All people are sinners. Ever since the Fall of Adam and Eve, we have been conceived and born as sinners. Jesus said, “That which is born of the flesh is flesh, and that which is born of the Spirit is spirit” (John 3:6). Sinful fallen nature gives birth to sinful fallen nature. We enter into this world as people who do not know God – who cannot know God. St. Paul wrote, “The natural person does not accept the things of the Spirit of God, for they are folly to him, and he is not able to understand them because they are spiritually discerned” (1 Corinthians 2:14).
No parent has ever had to teach their child how to be jealous, to lie, or to be angry. It is already there, because we are sinners. As we grow in our abilities as people, so do the ways that sin manifests itself. Jesus said, “What comes out of a person is what defiles him. For from within, out of the heart of man, come evil thoughts, sexual immorality, theft, murder, adultery, coveting, wickedness, deceit, sensuality, envy, slander, pride, foolishness. All these evil things come from within, and they defile a person” (Mark 7:20-23).
The final confirmation that every person is a sinner is found in the fact that, apart from the return of Jesus Christ, every person will die. Paul told the Romans that “the wage of sin is death” (Romans 6:23). This link between sin and death goes back to the beginning – back to the first sin of Adam. The apostles says, “Therefore, just as sin came into the world through one man, and death through sin, and so death spread to all men because all sinned” (Romans 5:12).
The true issue, then, is not whether you are a sinner – you are. The real question is what kind of sinner are you? Jesus began his ministry by saying, “The time is fulfilled, and the kingdom of God is at hand; repent and believe in the gospel” (Mark 1:15). Peter preached on the Day of Pentecost: “Repent and be baptized every one of you in the name of Jesus Christ for the forgiveness of your sins, and you will receive the gift of the Holy Spirit. For the promise is for you and for your children and for all who are far off, everyone whom the Lord our God calls to himself” (Acts 2:38-39).
All people are sinners. But there are two kinds of sinners. There are sinners who repent of their sin – who confess it before God – and believe in Jesus Christ for the forgiveness of sins. Then there are sinners who do not repent, and instead are entirely content to continue sinning. The first group of sinners are saints and sinners at the same time. In themselves they are people who continue to struggle with sin. But through baptism and faith they live as people who are “in Christ,” and so when God looks at them he sees not their sin but instead Christ who has won forgiveness for their every sin. Because they are in Christ, God views them as saints – as holy ones. On the other hand, those who do not repent are simply sinners in God’s eyes, and if they remain in that status until death they will receive the judgment of damnation.

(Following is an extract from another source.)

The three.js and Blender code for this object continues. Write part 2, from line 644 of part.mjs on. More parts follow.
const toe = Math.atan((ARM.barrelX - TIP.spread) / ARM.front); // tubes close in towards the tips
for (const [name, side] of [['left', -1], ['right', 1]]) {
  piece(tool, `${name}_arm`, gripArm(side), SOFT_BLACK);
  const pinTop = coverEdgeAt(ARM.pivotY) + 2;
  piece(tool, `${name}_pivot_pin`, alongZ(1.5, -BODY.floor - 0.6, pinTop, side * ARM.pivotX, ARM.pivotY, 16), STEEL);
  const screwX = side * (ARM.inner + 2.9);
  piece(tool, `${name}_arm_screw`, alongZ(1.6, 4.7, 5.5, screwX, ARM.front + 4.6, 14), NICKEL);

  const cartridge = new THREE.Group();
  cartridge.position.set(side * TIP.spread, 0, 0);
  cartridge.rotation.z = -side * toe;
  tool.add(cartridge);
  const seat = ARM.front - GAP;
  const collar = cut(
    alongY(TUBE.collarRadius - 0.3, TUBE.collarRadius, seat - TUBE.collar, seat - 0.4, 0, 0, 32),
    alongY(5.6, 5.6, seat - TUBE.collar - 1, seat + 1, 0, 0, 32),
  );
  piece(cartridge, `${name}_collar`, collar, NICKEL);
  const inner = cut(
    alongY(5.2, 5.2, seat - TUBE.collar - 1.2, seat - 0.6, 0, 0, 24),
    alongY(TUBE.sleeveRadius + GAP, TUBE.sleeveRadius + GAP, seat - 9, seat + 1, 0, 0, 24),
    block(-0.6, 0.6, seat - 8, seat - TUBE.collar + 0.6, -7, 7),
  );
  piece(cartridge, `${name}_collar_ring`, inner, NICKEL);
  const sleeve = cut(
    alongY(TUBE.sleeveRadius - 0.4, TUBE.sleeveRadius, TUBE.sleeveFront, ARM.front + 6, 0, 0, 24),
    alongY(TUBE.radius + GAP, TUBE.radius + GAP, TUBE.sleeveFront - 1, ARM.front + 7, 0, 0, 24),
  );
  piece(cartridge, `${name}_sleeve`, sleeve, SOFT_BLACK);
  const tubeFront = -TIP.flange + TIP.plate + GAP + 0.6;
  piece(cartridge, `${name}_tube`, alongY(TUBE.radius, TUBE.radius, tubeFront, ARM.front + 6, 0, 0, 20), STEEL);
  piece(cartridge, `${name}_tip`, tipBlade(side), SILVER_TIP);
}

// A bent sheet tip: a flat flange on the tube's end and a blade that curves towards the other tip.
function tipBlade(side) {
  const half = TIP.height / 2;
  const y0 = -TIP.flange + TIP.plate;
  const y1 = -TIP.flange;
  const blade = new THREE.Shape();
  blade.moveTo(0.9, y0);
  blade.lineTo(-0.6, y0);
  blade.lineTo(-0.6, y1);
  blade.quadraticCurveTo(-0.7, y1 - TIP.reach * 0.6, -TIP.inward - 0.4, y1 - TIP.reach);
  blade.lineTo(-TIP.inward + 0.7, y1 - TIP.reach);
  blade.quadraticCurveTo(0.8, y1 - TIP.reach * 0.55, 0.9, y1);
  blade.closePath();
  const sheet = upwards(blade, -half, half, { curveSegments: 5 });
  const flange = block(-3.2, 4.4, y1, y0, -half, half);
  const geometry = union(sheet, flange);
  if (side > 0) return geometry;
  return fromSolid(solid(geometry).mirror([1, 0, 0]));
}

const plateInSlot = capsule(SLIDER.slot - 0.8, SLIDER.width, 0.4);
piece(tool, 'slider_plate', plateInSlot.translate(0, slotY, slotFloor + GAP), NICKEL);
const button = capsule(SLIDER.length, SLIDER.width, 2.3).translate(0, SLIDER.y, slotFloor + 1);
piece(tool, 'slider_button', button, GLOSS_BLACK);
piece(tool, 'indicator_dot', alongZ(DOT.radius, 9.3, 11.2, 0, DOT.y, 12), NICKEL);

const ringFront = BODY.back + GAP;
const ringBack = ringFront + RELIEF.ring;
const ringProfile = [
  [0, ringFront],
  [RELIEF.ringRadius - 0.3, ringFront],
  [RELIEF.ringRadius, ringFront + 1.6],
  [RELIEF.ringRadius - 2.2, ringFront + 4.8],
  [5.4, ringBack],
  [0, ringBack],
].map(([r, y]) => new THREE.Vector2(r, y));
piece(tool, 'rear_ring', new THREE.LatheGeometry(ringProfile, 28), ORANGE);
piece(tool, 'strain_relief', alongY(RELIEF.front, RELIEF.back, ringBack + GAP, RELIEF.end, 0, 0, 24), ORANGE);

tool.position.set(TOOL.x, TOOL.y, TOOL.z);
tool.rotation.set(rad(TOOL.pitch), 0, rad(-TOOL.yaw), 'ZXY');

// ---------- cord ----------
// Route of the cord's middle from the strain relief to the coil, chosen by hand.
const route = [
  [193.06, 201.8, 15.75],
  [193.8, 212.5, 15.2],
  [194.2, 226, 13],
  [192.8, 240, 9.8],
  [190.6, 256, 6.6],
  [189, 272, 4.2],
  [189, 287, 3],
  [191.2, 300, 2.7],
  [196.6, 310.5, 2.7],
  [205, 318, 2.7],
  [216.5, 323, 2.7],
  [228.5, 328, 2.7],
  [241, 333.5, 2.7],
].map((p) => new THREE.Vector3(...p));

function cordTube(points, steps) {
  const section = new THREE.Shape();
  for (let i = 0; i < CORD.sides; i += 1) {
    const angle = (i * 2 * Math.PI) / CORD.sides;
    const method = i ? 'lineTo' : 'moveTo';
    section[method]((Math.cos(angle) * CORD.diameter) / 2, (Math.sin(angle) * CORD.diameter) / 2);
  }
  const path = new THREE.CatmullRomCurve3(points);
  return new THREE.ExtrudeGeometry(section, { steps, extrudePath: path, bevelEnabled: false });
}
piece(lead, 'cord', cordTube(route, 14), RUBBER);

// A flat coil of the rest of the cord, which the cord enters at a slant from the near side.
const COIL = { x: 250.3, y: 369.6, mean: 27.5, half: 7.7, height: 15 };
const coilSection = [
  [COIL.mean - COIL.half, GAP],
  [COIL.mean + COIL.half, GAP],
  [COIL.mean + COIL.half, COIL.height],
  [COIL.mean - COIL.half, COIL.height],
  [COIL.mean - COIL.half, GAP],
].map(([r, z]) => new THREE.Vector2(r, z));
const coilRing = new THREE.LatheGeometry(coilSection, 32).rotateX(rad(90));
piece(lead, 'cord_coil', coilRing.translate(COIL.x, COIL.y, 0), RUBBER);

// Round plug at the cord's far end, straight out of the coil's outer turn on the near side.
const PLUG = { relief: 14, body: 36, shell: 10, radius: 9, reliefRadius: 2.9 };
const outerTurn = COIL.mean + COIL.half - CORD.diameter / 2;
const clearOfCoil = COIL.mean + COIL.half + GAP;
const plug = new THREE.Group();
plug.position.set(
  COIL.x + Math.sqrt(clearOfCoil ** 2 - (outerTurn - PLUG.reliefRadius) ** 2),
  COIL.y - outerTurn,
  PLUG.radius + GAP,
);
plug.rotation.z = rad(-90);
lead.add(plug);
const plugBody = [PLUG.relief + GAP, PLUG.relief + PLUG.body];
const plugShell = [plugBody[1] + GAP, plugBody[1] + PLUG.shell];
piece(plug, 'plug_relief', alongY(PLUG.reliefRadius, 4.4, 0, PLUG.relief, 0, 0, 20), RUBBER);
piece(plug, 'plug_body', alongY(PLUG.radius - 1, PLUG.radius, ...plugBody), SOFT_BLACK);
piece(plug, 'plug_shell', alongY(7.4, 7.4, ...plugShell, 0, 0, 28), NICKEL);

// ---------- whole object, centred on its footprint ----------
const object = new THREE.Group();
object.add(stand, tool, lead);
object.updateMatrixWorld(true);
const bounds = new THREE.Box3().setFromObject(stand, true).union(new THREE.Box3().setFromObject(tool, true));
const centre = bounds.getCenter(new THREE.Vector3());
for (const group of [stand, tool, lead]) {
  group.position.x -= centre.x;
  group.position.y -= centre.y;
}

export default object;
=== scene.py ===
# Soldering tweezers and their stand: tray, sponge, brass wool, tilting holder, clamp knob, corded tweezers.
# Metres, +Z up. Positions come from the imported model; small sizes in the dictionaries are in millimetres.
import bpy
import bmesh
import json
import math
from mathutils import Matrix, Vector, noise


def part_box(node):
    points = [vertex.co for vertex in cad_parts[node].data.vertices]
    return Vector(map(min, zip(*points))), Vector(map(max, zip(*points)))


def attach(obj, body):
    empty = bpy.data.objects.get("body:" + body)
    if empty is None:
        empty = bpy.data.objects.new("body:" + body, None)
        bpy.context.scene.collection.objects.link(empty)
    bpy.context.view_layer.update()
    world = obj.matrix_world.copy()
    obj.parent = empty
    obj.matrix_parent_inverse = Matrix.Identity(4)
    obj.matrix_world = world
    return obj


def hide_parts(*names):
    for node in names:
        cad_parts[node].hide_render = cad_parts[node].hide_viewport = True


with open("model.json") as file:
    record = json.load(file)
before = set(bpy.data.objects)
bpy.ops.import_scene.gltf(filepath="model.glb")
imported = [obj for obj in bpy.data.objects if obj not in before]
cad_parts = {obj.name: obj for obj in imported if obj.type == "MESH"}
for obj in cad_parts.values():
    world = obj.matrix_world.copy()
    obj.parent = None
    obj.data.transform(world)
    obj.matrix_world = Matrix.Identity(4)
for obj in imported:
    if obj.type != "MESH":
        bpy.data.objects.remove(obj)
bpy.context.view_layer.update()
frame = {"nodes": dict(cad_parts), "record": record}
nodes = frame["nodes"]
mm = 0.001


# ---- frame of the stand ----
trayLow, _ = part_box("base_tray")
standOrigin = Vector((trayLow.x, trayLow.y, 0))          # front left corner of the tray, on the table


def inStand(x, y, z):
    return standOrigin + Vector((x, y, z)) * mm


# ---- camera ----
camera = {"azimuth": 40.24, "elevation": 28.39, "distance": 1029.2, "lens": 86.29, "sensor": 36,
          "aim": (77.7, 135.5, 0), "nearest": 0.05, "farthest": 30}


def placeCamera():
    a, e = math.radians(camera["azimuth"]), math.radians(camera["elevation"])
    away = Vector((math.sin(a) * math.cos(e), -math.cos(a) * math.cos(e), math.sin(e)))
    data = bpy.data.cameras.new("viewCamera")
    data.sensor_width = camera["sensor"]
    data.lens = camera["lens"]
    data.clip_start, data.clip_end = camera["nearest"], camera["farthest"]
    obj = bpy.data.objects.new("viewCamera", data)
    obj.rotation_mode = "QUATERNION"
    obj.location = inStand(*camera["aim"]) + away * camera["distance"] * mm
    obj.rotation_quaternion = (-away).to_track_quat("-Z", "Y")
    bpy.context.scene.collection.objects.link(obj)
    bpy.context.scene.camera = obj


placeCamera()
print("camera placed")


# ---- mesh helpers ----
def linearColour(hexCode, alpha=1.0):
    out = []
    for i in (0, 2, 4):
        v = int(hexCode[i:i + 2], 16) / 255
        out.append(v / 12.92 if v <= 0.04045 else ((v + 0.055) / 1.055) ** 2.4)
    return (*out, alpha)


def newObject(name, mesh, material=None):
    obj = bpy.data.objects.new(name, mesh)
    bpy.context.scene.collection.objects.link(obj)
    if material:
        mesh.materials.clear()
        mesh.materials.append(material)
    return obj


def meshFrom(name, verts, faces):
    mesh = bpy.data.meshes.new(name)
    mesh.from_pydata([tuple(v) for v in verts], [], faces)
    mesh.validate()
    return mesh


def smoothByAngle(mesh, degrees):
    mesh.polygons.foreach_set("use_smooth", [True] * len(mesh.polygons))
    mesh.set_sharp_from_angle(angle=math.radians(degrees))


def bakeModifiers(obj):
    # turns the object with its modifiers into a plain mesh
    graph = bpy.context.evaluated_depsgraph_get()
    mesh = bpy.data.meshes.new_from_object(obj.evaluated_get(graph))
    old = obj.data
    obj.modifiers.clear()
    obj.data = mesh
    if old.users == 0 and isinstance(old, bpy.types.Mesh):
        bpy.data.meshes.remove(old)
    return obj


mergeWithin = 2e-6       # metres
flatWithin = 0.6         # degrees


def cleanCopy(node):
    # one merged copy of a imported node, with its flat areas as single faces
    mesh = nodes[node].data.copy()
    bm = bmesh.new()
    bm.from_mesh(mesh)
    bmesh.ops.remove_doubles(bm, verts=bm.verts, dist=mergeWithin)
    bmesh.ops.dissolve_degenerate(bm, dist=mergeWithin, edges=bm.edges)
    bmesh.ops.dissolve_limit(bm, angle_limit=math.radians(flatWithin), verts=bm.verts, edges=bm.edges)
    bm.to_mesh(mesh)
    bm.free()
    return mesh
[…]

The season of Lent is a season of repentance. It reminds us that while yes, we are sinners, our life as Christians is one in which we are repentant sinners. We confess our sins before God. And in turn, the season of Lent prepares us to remember the events of Holy Week and Easter. We remember that Jesus Christ suffered and died as the sacrifice for our sin. But then on Easter, God raised him from the dead as he vindicated the crucified Christ as Lord and defeated death. Through faith in the Christ, who was crucified and rose from the dead for us, we have forgiveness and resurrection on the Last Day. Repentant sinners are the children of God who have the assurance of salvation.